# START OF DATA IN THIS EXERCISE

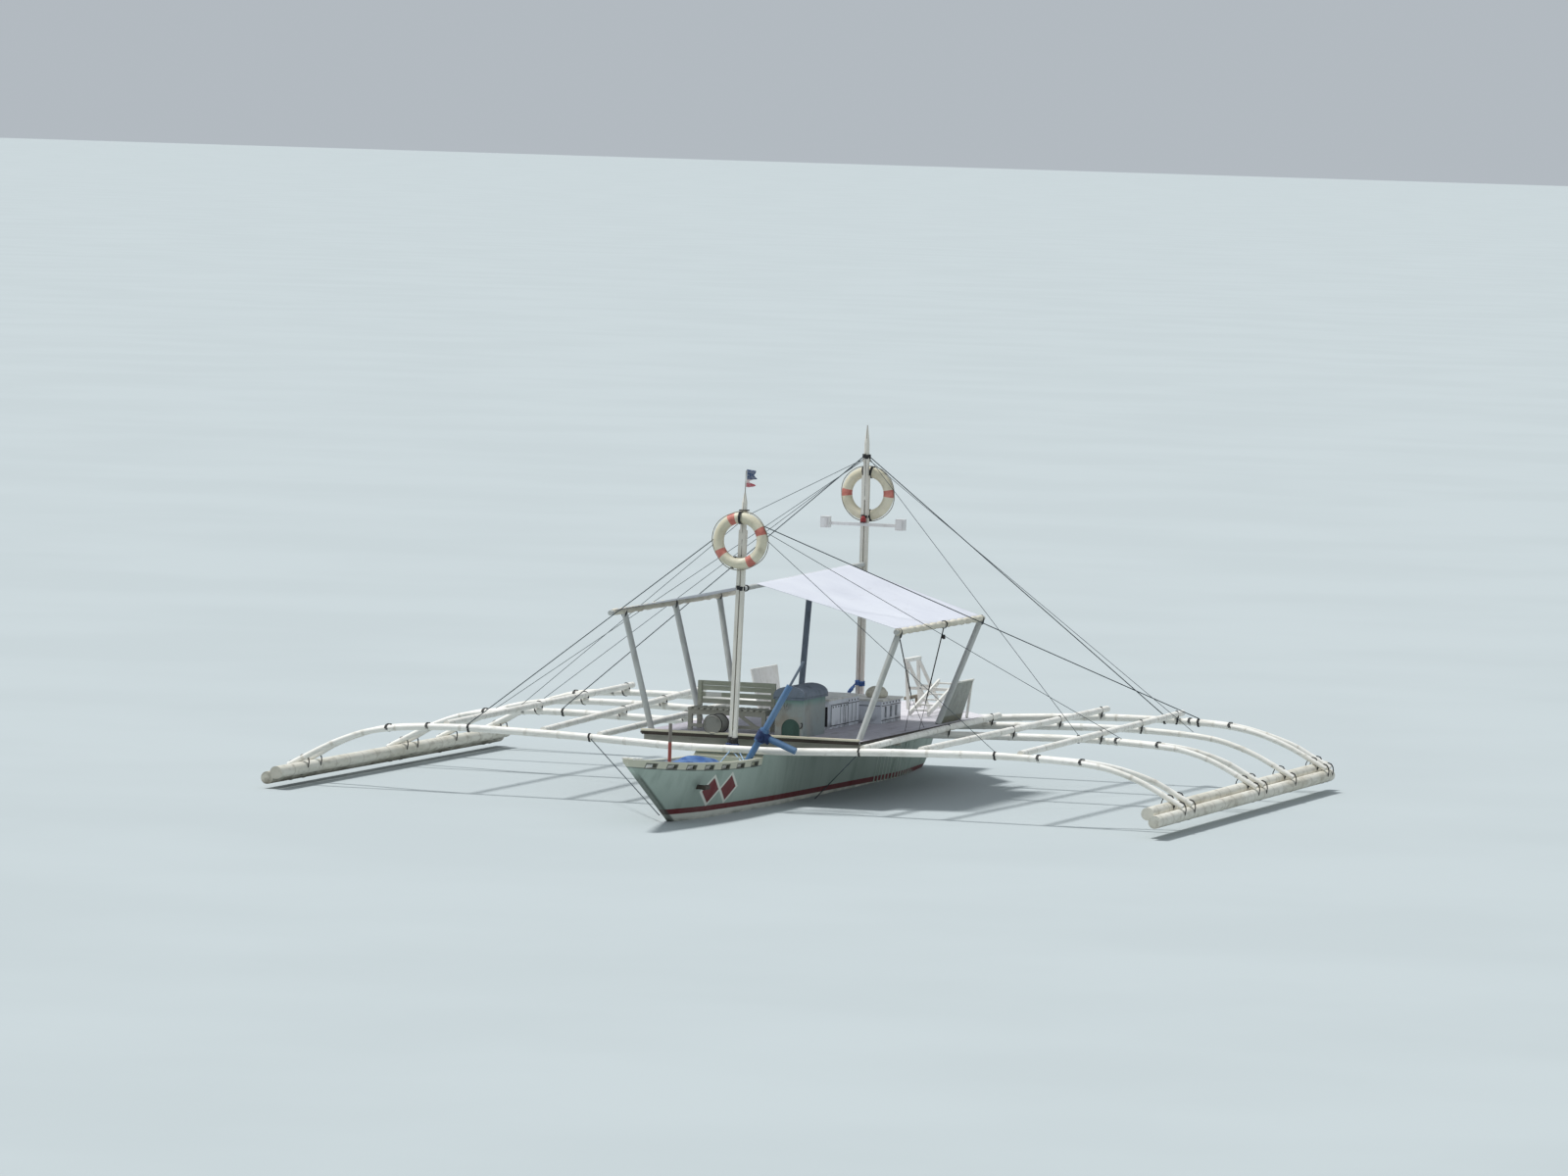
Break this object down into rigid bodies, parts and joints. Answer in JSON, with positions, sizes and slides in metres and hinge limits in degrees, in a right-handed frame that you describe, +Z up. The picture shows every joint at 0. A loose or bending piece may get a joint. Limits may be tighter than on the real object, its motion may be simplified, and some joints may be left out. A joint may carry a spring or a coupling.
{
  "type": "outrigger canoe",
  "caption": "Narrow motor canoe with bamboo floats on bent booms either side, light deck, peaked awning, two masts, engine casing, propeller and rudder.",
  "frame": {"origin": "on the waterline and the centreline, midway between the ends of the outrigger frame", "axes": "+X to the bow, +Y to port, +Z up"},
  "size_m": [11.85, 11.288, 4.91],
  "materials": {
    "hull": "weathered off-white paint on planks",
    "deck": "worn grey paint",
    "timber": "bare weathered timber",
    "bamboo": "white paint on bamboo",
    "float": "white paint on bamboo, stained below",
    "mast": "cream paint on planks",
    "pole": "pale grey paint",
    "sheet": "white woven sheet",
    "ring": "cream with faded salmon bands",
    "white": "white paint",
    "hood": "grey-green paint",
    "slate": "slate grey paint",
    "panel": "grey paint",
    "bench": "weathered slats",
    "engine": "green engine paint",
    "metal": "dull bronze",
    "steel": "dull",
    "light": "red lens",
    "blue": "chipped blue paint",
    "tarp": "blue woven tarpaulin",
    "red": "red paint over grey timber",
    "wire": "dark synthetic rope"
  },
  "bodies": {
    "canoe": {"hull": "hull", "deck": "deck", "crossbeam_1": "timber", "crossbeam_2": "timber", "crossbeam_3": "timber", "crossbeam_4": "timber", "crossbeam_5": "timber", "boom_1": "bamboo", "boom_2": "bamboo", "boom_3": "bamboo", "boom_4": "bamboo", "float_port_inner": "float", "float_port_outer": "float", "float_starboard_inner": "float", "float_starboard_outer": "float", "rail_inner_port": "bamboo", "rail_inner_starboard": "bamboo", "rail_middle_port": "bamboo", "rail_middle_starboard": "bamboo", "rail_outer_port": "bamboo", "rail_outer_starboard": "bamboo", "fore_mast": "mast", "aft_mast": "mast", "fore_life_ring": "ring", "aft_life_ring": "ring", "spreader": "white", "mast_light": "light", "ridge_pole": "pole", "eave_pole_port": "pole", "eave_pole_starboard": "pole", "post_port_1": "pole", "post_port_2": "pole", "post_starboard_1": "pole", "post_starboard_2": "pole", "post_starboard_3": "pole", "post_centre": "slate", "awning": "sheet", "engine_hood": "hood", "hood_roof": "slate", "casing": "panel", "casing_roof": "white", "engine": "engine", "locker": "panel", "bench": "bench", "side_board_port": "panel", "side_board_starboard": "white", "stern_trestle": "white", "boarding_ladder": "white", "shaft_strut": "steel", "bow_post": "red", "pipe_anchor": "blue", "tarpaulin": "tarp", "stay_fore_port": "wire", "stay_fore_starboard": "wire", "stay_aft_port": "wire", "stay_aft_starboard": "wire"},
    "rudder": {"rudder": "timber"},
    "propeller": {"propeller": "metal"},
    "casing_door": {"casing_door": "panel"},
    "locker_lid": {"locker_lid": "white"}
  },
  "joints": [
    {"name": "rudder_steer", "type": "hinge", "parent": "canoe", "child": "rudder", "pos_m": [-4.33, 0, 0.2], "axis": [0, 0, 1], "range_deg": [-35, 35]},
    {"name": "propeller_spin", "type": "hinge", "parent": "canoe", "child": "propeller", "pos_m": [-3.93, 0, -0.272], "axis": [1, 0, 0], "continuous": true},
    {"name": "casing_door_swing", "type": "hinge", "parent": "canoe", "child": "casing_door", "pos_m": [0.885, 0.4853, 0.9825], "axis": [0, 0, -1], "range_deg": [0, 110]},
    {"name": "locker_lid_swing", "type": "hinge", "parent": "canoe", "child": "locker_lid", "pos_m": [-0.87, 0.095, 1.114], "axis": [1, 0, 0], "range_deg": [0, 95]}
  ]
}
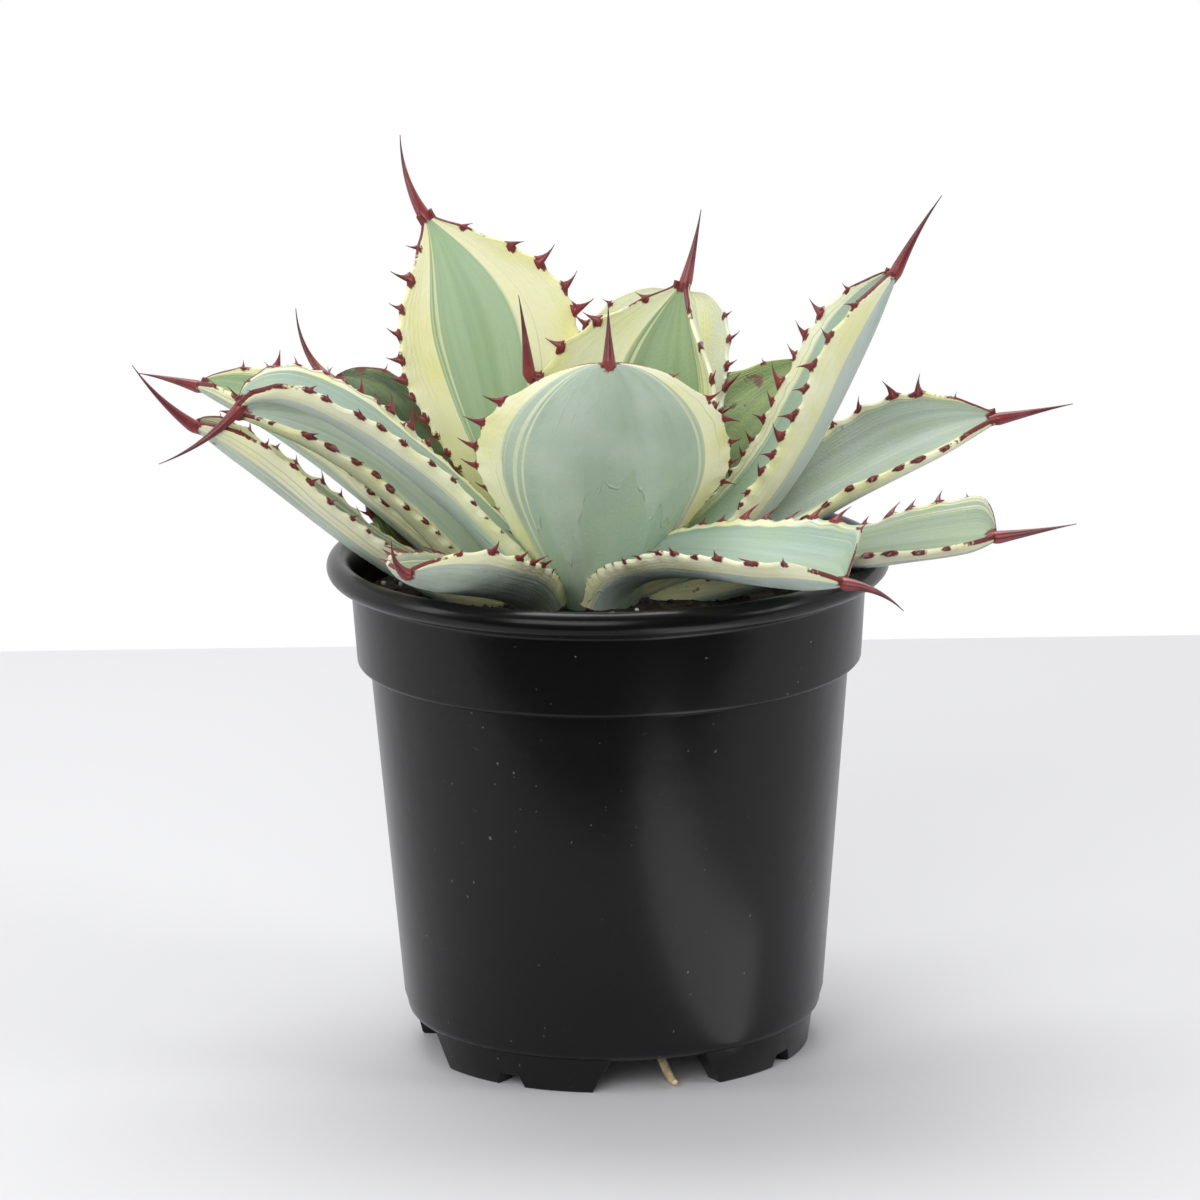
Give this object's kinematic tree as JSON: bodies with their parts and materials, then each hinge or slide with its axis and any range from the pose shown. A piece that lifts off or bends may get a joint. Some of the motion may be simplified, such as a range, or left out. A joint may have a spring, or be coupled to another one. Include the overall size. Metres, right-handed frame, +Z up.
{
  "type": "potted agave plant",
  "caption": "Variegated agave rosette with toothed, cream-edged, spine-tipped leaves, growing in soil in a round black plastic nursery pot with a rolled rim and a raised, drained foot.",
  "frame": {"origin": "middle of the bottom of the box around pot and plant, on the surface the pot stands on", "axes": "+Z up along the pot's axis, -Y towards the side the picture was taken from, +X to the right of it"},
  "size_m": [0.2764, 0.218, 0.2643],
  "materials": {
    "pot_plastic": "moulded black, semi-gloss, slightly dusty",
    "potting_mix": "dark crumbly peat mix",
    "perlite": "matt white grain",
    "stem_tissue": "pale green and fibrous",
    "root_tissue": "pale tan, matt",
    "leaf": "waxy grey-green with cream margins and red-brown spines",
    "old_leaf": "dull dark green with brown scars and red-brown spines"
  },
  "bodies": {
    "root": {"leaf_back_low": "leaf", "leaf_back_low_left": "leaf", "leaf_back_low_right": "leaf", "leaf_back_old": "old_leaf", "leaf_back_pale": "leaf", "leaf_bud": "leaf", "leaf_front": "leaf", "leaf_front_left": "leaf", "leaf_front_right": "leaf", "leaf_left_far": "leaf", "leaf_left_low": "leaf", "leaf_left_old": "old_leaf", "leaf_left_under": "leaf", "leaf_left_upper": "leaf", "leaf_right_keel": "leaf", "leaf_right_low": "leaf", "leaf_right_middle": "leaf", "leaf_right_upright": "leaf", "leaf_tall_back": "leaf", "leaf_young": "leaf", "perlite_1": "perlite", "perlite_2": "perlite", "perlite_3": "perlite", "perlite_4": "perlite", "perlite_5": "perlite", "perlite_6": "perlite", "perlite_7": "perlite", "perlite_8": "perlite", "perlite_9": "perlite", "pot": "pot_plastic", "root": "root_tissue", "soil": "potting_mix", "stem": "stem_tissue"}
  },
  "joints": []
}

# END OF DATA IN THIS EXERCISE

PROBLEM DESCRIPTION: Extract each entry in full and write it down exactly.

WRITTEN ANSWER:
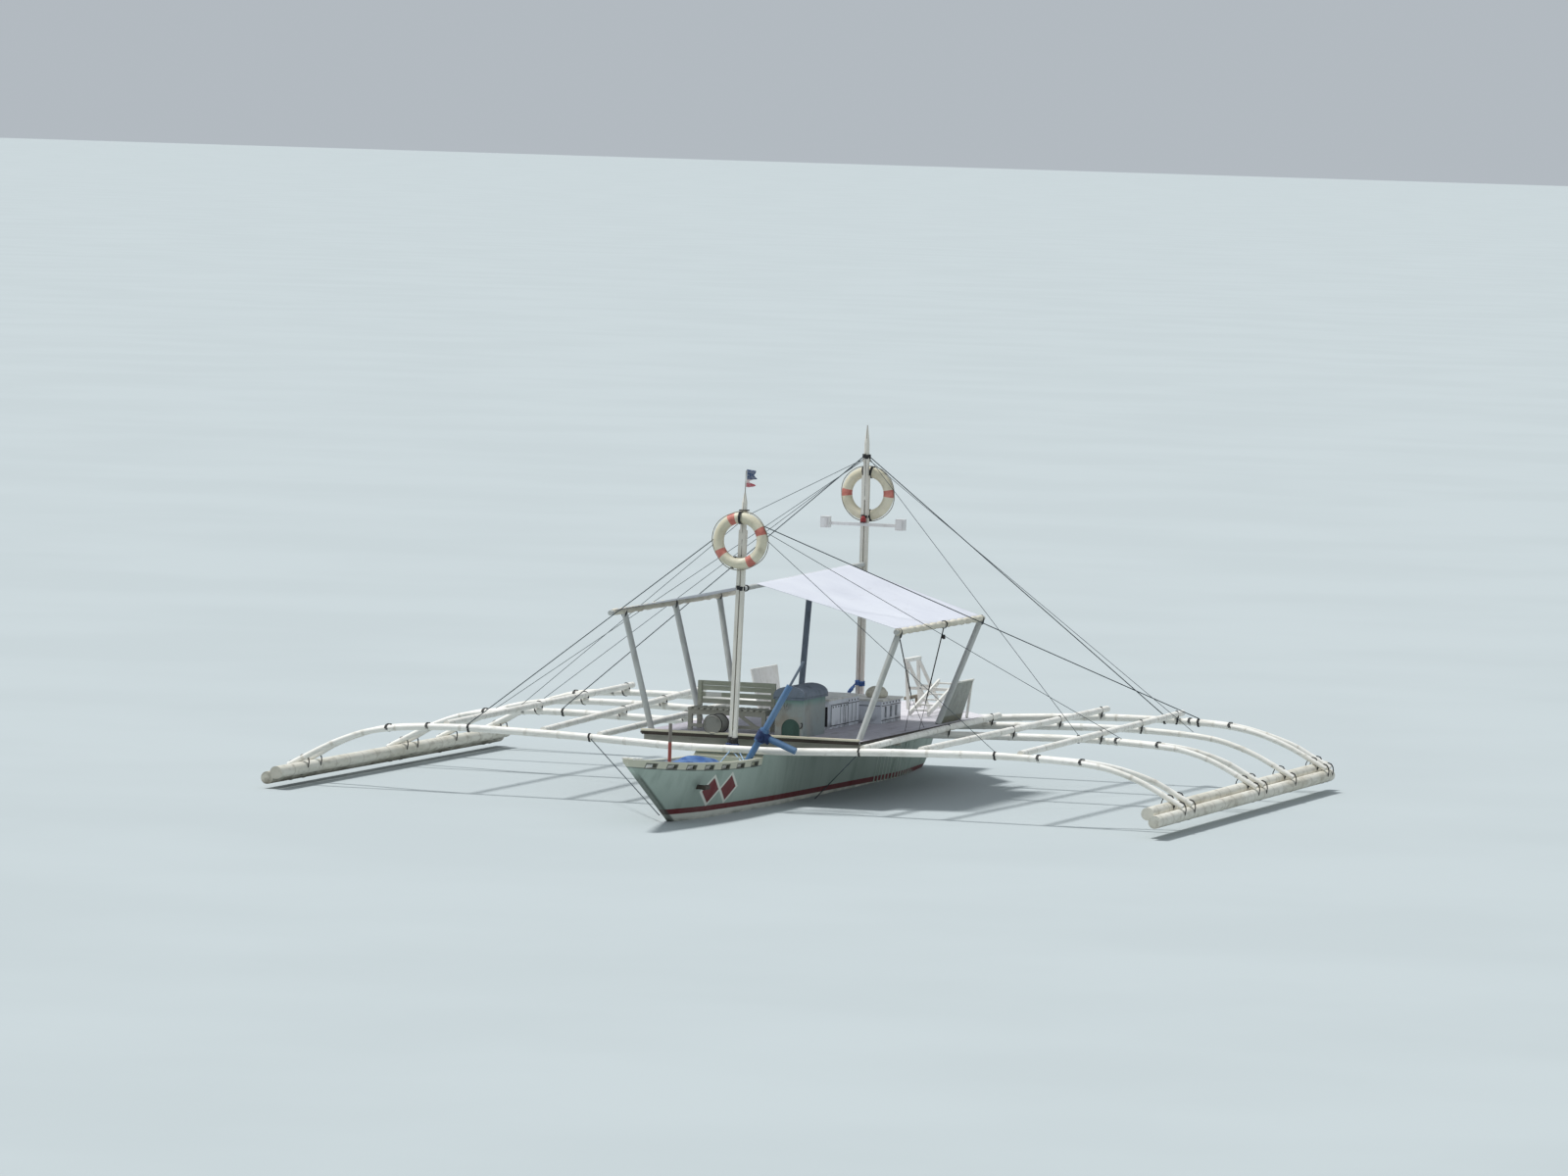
Break this object down into rigid bodies, parts and joints. Answer in JSON, with positions, sizes and slides in metres and hinge limits in degrees, in a right-handed frame that you describe, +Z up. The picture shows every joint at 0. A loose or bending piece may get a joint. Limits may be tighter than on the real object, its motion may be simplified, and some joints may be left out. A joint may carry a spring or a coupling.
{
  "type": "outrigger canoe",
  "caption": "Narrow motor canoe with bamboo floats on bent booms either side, light deck, peaked awning, two masts, engine casing, propeller and rudder.",
  "frame": {"origin": "on the waterline and the centreline, midway between the ends of the outrigger frame", "axes": "+X to the bow, +Y to port, +Z up"},
  "size_m": [11.85, 11.288, 4.91],
  "materials": {
    "hull": "weathered off-white paint on planks",
    "deck": "worn grey paint",
    "timber": "bare weathered timber",
    "bamboo": "white paint on bamboo",
    "float": "white paint on bamboo, stained below",
    "mast": "cream paint on planks",
    "pole": "pale grey paint",
    "sheet": "white woven sheet",
    "ring": "cream with faded salmon bands",
    "white": "white paint",
    "hood": "grey-green paint",
    "slate": "slate grey paint",
    "panel": "grey paint",
    "bench": "weathered slats",
    "engine": "green engine paint",
    "metal": "dull bronze",
    "steel": "dull",
    "light": "red lens",
    "blue": "chipped blue paint",
    "tarp": "blue woven tarpaulin",
    "red": "red paint over grey timber",
    "wire": "dark synthetic rope"
  },
  "bodies": {
    "canoe": {"hull": "hull", "deck": "deck", "crossbeam_1": "timber", "crossbeam_2": "timber", "crossbeam_3": "timber", "crossbeam_4": "timber", "crossbeam_5": "timber", "boom_1": "bamboo", "boom_2": "bamboo", "boom_3": "bamboo", "boom_4": "bamboo", "float_port_inner": "float", "float_port_outer": "float", "float_starboard_inner": "float", "float_starboard_outer": "float", "rail_inner_port": "bamboo", "rail_inner_starboard": "bamboo", "rail_middle_port": "bamboo", "rail_middle_starboard": "bamboo", "rail_outer_port": "bamboo", "rail_outer_starboard": "bamboo", "fore_mast": "mast", "aft_mast": "mast", "fore_life_ring": "ring", "aft_life_ring": "ring", "spreader": "white", "mast_light": "light", "ridge_pole": "pole", "eave_pole_port": "pole", "eave_pole_starboard": "pole", "post_port_1": "pole", "post_port_2": "pole", "post_starboard_1": "pole", "post_starboard_2": "pole", "post_starboard_3": "pole", "post_centre": "slate", "awning": "sheet", "engine_hood": "hood", "hood_roof": "slate", "casing": "panel", "casing_roof": "white", "engine": "engine", "locker": "panel", "bench": "bench", "side_board_port": "panel", "side_board_starboard": "white", "stern_trestle": "white", "boarding_ladder": "white", "shaft_strut": "steel", "bow_post": "red", "pipe_anchor": "blue", "tarpaulin": "tarp", "stay_fore_port": "wire", "stay_fore_starboard": "wire", "stay_aft_port": "wire", "stay_aft_starboard": "wire"},
    "rudder": {"rudder": "timber"},
    "propeller": {"propeller": "metal"},
    "casing_door": {"casing_door": "panel"},
    "locker_lid": {"locker_lid": "white"}
  },
  "joints": [
    {"name": "rudder_steer", "type": "hinge", "parent": "canoe", "child": "rudder", "pos_m": [-4.33, 0, 0.2], "axis": [0, 0, 1], "range_deg": [-35, 35]},
    {"name": "propeller_spin", "type": "hinge", "parent": "canoe", "child": "propeller", "pos_m": [-3.93, 0, -0.272], "axis": [1, 0, 0], "continuous": true},
    {"name": "casing_door_swing", "type": "hinge", "parent": "canoe", "child": "casing_door", "pos_m": [0.885, 0.4853, 0.9825], "axis": [0, 0, -1], "range_deg": [0, 110]},
    {"name": "locker_lid_swing", "type": "hinge", "parent": "canoe", "child": "locker_lid", "pos_m": [-0.87, 0.095, 1.114], "axis": [1, 0, 0], "range_deg": [0, 95]}
  ]
}
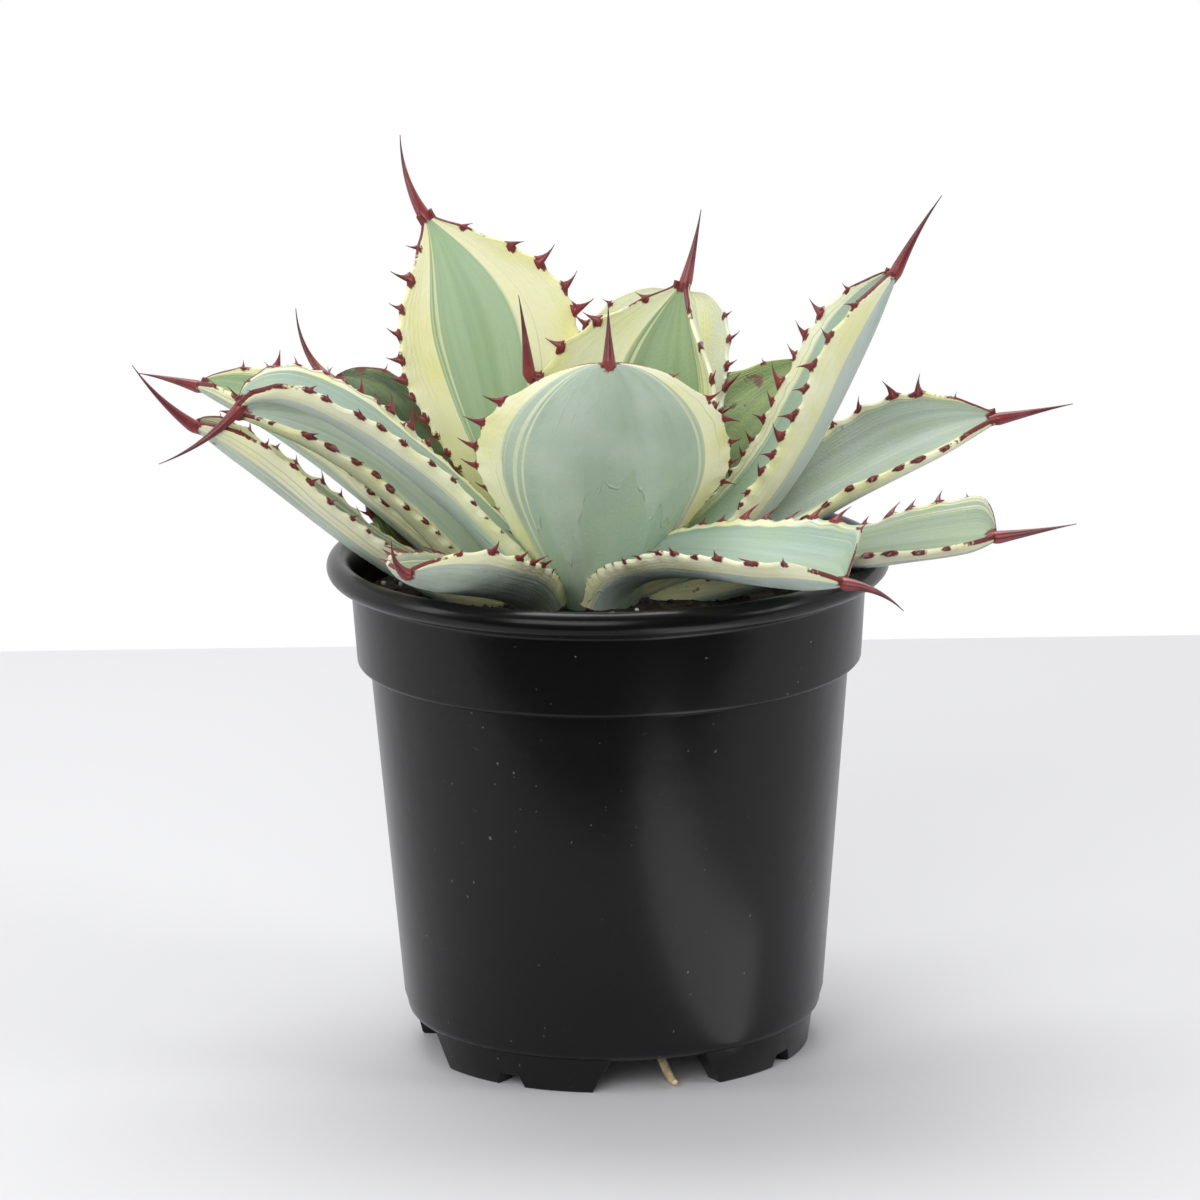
Give this object's kinematic tree as JSON: bodies with their parts and materials, then each hinge or slide with its axis and any range from the pose shown. A piece that lifts off or bends may get a joint. Some of the motion may be simplified, such as a range, or left out. A joint may have a spring, or be coupled to another one. Include the overall size. Metres, right-handed frame, +Z up.
{
  "type": "potted agave plant",
  "caption": "Variegated agave rosette with toothed, cream-edged, spine-tipped leaves, growing in soil in a round black plastic nursery pot with a rolled rim and a raised, drained foot.",
  "frame": {"origin": "middle of the bottom of the box around pot and plant, on the surface the pot stands on", "axes": "+Z up along the pot's axis, -Y towards the side the picture was taken from, +X to the right of it"},
  "size_m": [0.2764, 0.218, 0.2643],
  "materials": {
    "pot_plastic": "moulded black, semi-gloss, slightly dusty",
    "potting_mix": "dark crumbly peat mix",
    "perlite": "matt white grain",
    "stem_tissue": "pale green and fibrous",
    "root_tissue": "pale tan, matt",
    "leaf": "waxy grey-green with cream margins and red-brown spines",
    "old_leaf": "dull dark green with brown scars and red-brown spines"
  },
  "bodies": {
    "root": {"leaf_back_low": "leaf", "leaf_back_low_left": "leaf", "leaf_back_low_right": "leaf", "leaf_back_old": "old_leaf", "leaf_back_pale": "leaf", "leaf_bud": "leaf", "leaf_front": "leaf", "leaf_front_left": "leaf", "leaf_front_right": "leaf", "leaf_left_far": "leaf", "leaf_left_low": "leaf", "leaf_left_old": "old_leaf", "leaf_left_under": "leaf", "leaf_left_upper": "leaf", "leaf_right_keel": "leaf", "leaf_right_low": "leaf", "leaf_right_middle": "leaf", "leaf_right_upright": "leaf", "leaf_tall_back": "leaf", "leaf_young": "leaf", "perlite_1": "perlite", "perlite_2": "perlite", "perlite_3": "perlite", "perlite_4": "perlite", "perlite_5": "perlite", "perlite_6": "perlite", "perlite_7": "perlite", "perlite_8": "perlite", "perlite_9": "perlite", "pot": "pot_plastic", "root": "root_tissue", "soil": "potting_mix", "stem": "stem_tissue"}
  },
  "joints": []
}